Record set
□ □ □ □
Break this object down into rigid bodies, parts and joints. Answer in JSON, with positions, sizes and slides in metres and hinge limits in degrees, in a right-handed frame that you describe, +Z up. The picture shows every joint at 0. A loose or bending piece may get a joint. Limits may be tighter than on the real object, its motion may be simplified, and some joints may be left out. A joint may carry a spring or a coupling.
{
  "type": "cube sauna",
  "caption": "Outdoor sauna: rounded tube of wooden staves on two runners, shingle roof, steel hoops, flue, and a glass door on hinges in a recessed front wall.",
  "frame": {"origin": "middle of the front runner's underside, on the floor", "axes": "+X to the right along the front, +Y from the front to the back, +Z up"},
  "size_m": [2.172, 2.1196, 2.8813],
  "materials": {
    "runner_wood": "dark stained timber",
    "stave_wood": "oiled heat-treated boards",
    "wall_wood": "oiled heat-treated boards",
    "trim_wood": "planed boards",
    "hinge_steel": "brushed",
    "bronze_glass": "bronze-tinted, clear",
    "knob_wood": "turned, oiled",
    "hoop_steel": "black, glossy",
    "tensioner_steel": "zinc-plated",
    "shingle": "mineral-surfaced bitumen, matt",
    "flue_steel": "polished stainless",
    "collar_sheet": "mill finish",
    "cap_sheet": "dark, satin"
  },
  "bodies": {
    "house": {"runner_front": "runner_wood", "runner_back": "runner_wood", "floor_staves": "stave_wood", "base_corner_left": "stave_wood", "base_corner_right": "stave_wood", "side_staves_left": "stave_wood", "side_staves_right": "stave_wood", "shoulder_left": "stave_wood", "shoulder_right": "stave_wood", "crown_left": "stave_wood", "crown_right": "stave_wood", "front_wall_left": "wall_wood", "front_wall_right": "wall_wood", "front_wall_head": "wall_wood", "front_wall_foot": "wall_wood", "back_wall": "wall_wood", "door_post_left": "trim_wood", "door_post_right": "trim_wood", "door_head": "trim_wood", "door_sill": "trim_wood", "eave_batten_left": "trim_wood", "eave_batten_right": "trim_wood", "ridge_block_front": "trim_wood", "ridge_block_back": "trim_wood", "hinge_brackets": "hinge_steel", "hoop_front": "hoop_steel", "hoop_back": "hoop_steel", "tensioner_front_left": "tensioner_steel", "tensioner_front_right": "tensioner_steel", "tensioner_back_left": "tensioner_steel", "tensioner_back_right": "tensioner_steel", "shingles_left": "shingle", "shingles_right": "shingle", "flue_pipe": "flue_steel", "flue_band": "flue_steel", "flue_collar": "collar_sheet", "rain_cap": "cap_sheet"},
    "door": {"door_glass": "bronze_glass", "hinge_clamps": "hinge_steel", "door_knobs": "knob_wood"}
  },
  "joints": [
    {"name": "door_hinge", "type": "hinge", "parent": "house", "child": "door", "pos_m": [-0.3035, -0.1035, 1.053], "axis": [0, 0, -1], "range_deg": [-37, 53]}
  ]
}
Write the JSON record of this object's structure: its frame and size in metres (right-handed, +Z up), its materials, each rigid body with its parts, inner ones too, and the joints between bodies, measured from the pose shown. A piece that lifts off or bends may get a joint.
□ □ □ □
Task details
Provide all the records again, word for word.

Solution for this exercise
Break this object down into rigid bodies, parts and joints. Answer in JSON, with positions, sizes and slides in metres and hinge limits in degrees, in a right-handed frame that you describe, +Z up. The picture shows every joint at 0. A loose or bending piece may get a joint. Limits may be tighter than on the real object, its motion may be simplified, and some joints may be left out. A joint may carry a spring or a coupling.
{
  "type": "cube sauna",
  "caption": "Outdoor sauna: rounded tube of wooden staves on two runners, shingle roof, steel hoops, flue, and a glass door on hinges in a recessed front wall.",
  "frame": {"origin": "middle of the front runner's underside, on the floor", "axes": "+X to the right along the front, +Y from the front to the back, +Z up"},
  "size_m": [2.172, 2.1196, 2.8813],
  "materials": {
    "runner_wood": "dark stained timber",
    "stave_wood": "oiled heat-treated boards",
    "wall_wood": "oiled heat-treated boards",
    "trim_wood": "planed boards",
    "hinge_steel": "brushed",
    "bronze_glass": "bronze-tinted, clear",
    "knob_wood": "turned, oiled",
    "hoop_steel": "black, glossy",
    "tensioner_steel": "zinc-plated",
    "shingle": "mineral-surfaced bitumen, matt",
    "flue_steel": "polished stainless",
    "collar_sheet": "mill finish",
    "cap_sheet": "dark, satin"
  },
  "bodies": {
    "house": {"runner_front": "runner_wood", "runner_back": "runner_wood", "floor_staves": "stave_wood", "base_corner_left": "stave_wood", "base_corner_right": "stave_wood", "side_staves_left": "stave_wood", "side_staves_right": "stave_wood", "shoulder_left": "stave_wood", "shoulder_right": "stave_wood", "crown_left": "stave_wood", "crown_right": "stave_wood", "front_wall_left": "wall_wood", "front_wall_right": "wall_wood", "front_wall_head": "wall_wood", "front_wall_foot": "wall_wood", "back_wall": "wall_wood", "door_post_left": "trim_wood", "door_post_right": "trim_wood", "door_head": "trim_wood", "door_sill": "trim_wood", "eave_batten_left": "trim_wood", "eave_batten_right": "trim_wood", "ridge_block_front": "trim_wood", "ridge_block_back": "trim_wood", "hinge_brackets": "hinge_steel", "hoop_front": "hoop_steel", "hoop_back": "hoop_steel", "tensioner_front_left": "tensioner_steel", "tensioner_front_right": "tensioner_steel", "tensioner_back_left": "tensioner_steel", "tensioner_back_right": "tensioner_steel", "shingles_left": "shingle", "shingles_right": "shingle", "flue_pipe": "flue_steel", "flue_band": "flue_steel", "flue_collar": "collar_sheet", "rain_cap": "cap_sheet"},
    "door": {"door_glass": "bronze_glass", "hinge_clamps": "hinge_steel", "door_knobs": "knob_wood"}
  },
  "joints": [
    {"name": "door_hinge", "type": "hinge", "parent": "house", "child": "door", "pos_m": [-0.3035, -0.1035, 1.053], "axis": [0, 0, -1], "range_deg": [-37, 53]}
  ]
}
Write the JSON record of this object's structure: its frame and size in metres (right-handed, +Z up), its materials, each rigid body with its parts, inner ones too, and the joints between bodies, measured from the pose shown. A piece that lifts off or bends may get a joint.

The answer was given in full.